The Sun falls under attack in early June when the Moon passes in front of it to create a partial solar eclipse. Although the alignment isn’t perfect enough to form a full eclipse, watching the Moon take a bite out of the Sun will still be a dramatic event for observers in northern climes.
On June 1, people in northern North America, northern Europe, and northeastern Asia can witness the partial eclipse. Those in the northern two-thirds of Alaska and much of northern Canada will see the Moon block up to 20 percent of the Sun’s disk, and the maximum eclipse happens along Russia’s north coast, where 60 percent of the Sun will disappear. “Solar eclipses, even partial ones, are always amazing shows,” sais Michael E. Bakich, a senior editor of Astronomy magazine. “This one may be a little out of the way, but you won’t be sorry if you make the trip.”

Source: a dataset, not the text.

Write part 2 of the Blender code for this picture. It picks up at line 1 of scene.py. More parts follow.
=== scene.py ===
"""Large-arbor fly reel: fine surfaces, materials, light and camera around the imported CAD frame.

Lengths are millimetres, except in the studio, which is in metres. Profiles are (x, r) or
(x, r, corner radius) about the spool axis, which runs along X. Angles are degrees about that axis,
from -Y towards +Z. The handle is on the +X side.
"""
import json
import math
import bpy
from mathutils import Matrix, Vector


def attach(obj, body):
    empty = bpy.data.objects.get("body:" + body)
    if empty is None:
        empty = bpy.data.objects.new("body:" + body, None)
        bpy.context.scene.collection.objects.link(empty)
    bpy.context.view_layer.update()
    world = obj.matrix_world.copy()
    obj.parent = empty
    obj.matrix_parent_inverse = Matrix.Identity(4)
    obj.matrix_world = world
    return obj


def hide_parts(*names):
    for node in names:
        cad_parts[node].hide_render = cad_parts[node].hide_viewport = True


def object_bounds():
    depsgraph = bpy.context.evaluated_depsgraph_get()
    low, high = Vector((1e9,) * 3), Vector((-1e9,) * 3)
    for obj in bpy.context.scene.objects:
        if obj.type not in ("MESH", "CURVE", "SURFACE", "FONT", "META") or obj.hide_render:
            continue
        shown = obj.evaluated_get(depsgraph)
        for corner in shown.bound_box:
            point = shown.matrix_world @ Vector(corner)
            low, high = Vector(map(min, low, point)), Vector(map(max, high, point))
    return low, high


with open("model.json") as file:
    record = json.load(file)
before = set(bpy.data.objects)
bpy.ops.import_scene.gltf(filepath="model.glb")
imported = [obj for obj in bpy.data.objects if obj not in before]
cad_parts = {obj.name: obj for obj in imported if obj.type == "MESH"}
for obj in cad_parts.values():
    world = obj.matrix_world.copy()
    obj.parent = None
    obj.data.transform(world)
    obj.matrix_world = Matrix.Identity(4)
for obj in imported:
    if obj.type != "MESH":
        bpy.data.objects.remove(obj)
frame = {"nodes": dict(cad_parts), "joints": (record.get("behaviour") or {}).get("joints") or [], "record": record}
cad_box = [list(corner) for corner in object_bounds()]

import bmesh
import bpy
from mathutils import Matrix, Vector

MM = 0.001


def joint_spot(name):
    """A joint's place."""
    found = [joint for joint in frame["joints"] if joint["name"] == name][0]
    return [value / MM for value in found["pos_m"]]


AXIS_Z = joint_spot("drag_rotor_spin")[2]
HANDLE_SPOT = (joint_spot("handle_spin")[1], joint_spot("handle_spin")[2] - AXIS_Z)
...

Just as with any solar eclipse, viewers should take care never to look directly at the Sun with the naked eye. Sunlight can damage the eye’s retina quickly and painlessly, and not all of our star’s harmful energy gets blocked during a full eclipse, let alone a partial one. Use only approved solar filters if looking directly at the Sun, or use one of several devices to project an image of the Sun and observe the eclipse indirectly.
June 2011 proves to be a versatile month when it comes to eclipses, with a total lunar eclipse occurring over much of the Southern Hemisphere June 15, just two weeks after the partial solar eclipse. “Either of the month’s eclipses will provide spectacular views, and I remind anyone who captures it on film to submit photos to Astronomy.com,” said Bakich, who also serves as the magazine’s photo editor. “But don’t be so distracted that you forget to enjoy the remarkable sights for yourself.”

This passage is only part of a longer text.